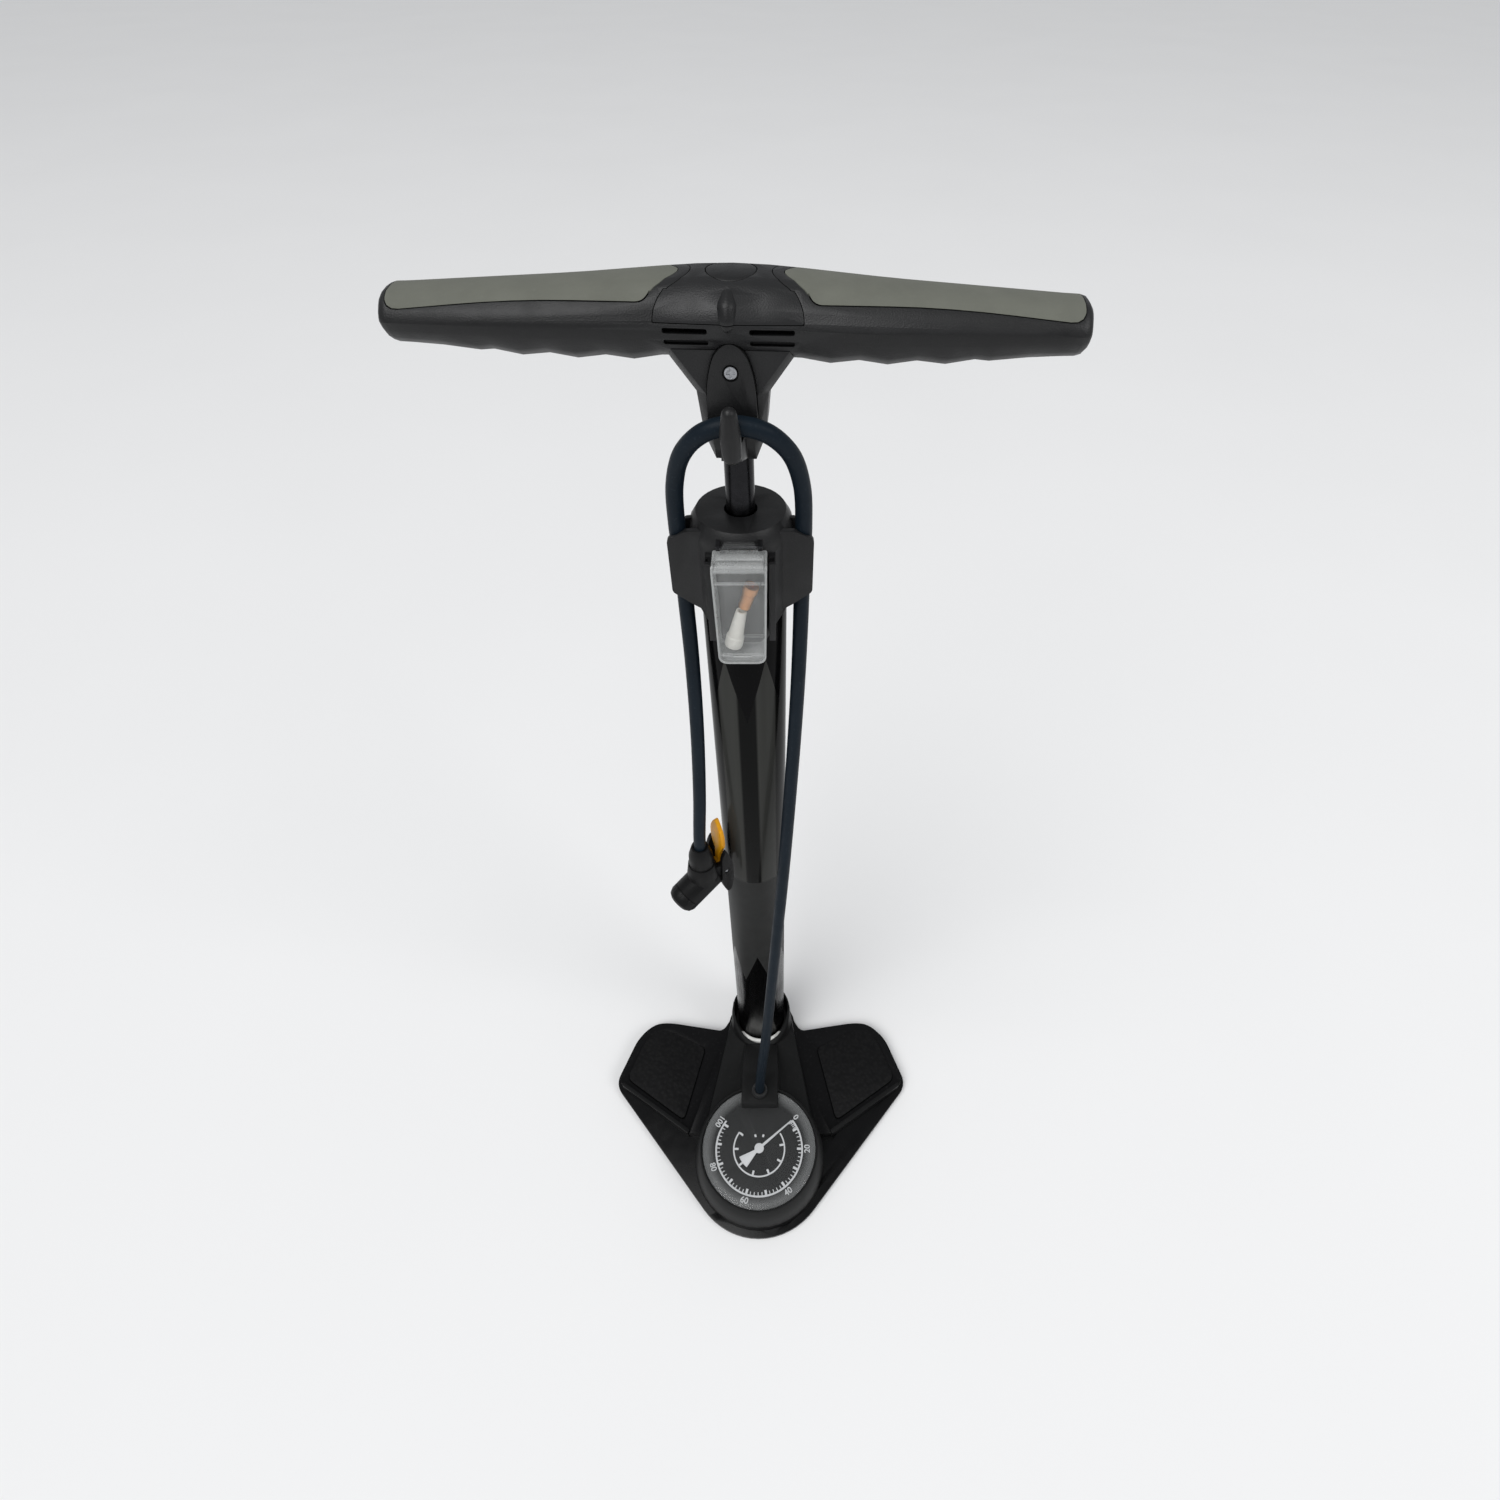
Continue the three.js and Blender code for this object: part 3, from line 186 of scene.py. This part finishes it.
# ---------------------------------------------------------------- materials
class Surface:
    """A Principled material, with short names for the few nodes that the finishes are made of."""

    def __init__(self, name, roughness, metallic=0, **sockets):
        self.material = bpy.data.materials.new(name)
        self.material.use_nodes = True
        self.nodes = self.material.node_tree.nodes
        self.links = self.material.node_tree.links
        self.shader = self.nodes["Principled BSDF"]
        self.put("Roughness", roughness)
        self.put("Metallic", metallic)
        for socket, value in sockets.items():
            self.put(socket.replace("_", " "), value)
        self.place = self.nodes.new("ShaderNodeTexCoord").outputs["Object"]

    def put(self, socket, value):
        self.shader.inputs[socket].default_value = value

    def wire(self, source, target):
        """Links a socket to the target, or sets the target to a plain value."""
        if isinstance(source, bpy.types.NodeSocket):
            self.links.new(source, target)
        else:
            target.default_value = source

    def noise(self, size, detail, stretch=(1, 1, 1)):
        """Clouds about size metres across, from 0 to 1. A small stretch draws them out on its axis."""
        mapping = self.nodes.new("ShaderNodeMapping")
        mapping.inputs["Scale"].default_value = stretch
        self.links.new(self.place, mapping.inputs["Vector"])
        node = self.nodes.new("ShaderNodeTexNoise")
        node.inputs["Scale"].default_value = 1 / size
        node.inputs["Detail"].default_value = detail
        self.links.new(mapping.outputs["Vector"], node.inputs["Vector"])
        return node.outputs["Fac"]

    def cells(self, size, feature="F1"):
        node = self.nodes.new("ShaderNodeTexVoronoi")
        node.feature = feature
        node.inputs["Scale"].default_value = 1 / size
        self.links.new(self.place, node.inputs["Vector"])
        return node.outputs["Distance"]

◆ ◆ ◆

Copy exactly the lines that run from the first line of the data to the line containing "Principled material, with", please, with both ends included and nothing else.

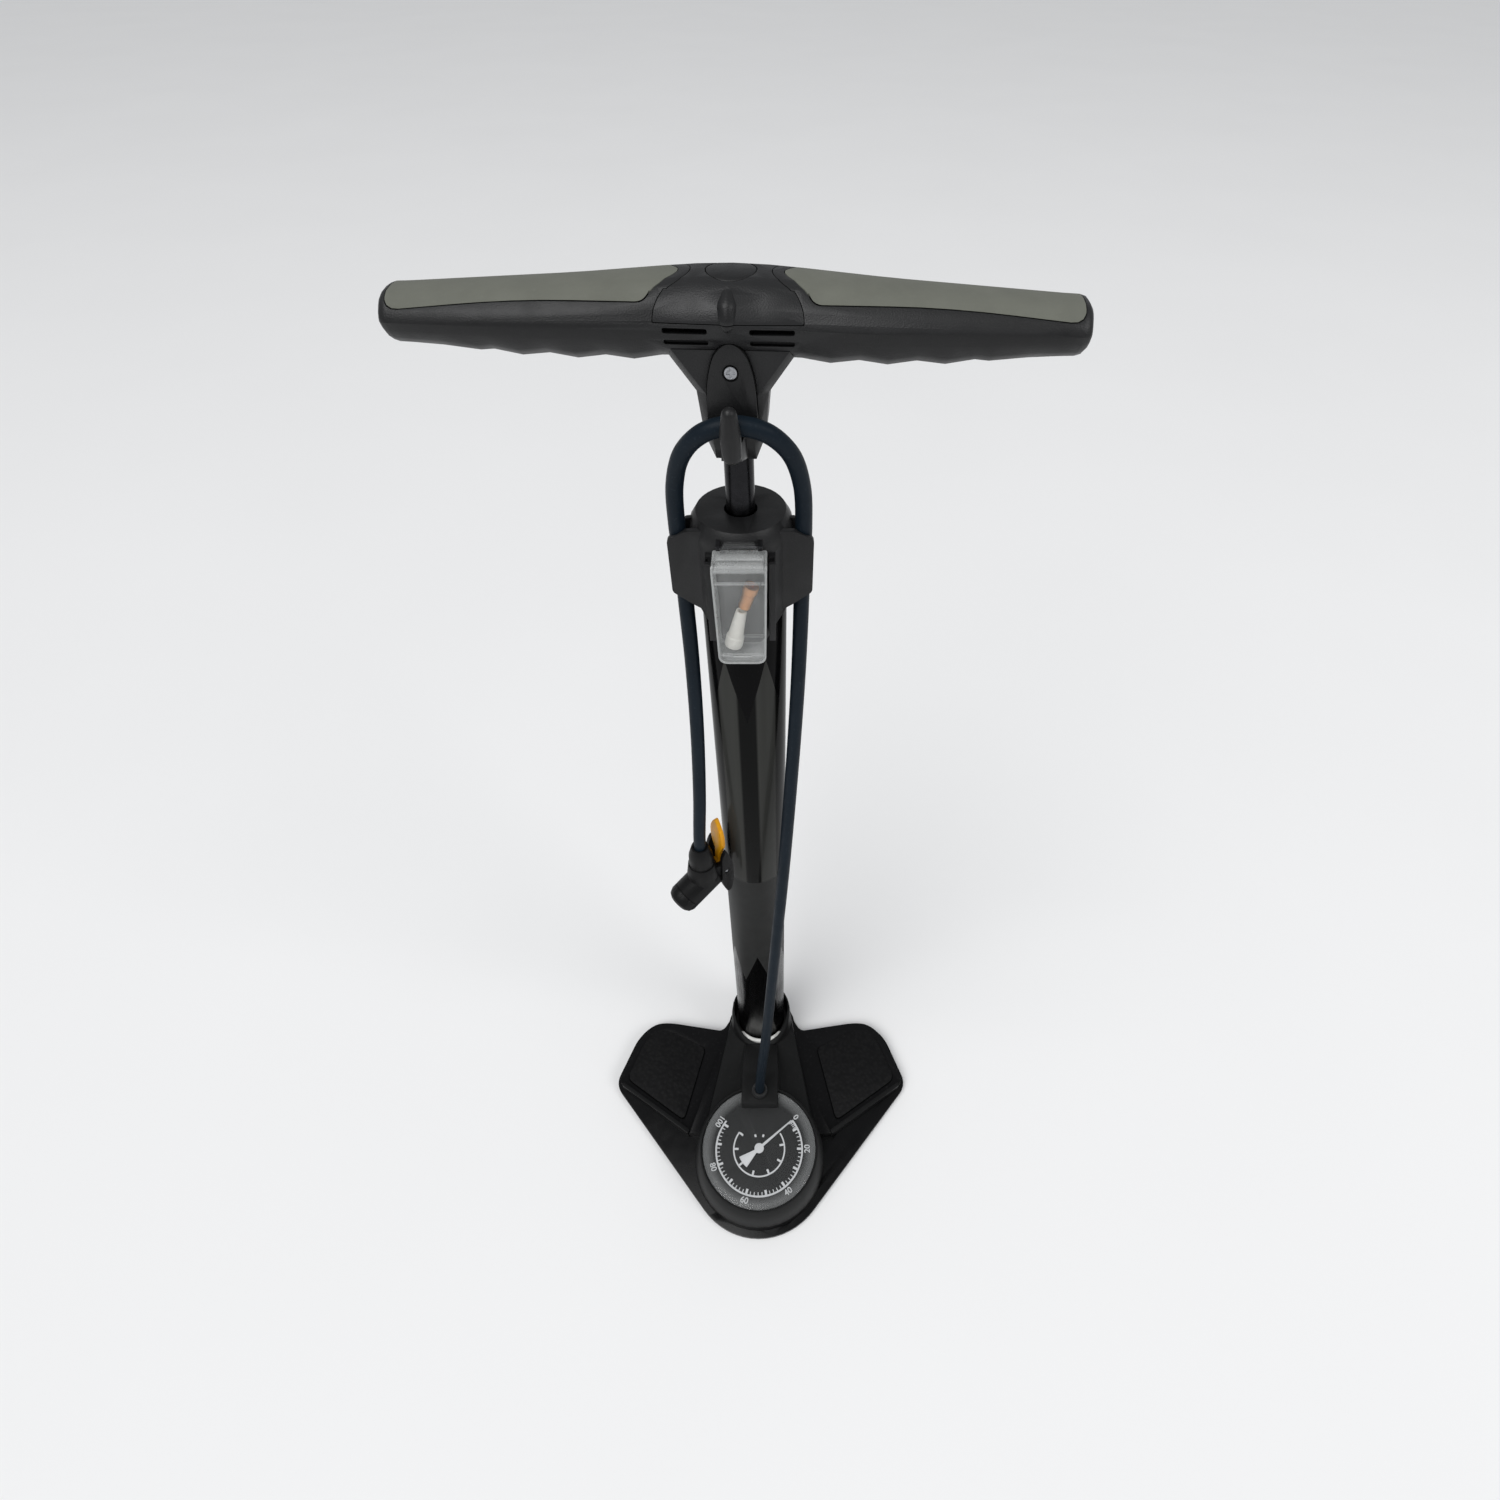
Continue the three.js and Blender code for this object: part 3, from line 186 of scene.py. This part finishes it.
# ---------------------------------------------------------------- materials
class Surface:
    """A Principled material, with short names for the few nodes that the finishes are made of."""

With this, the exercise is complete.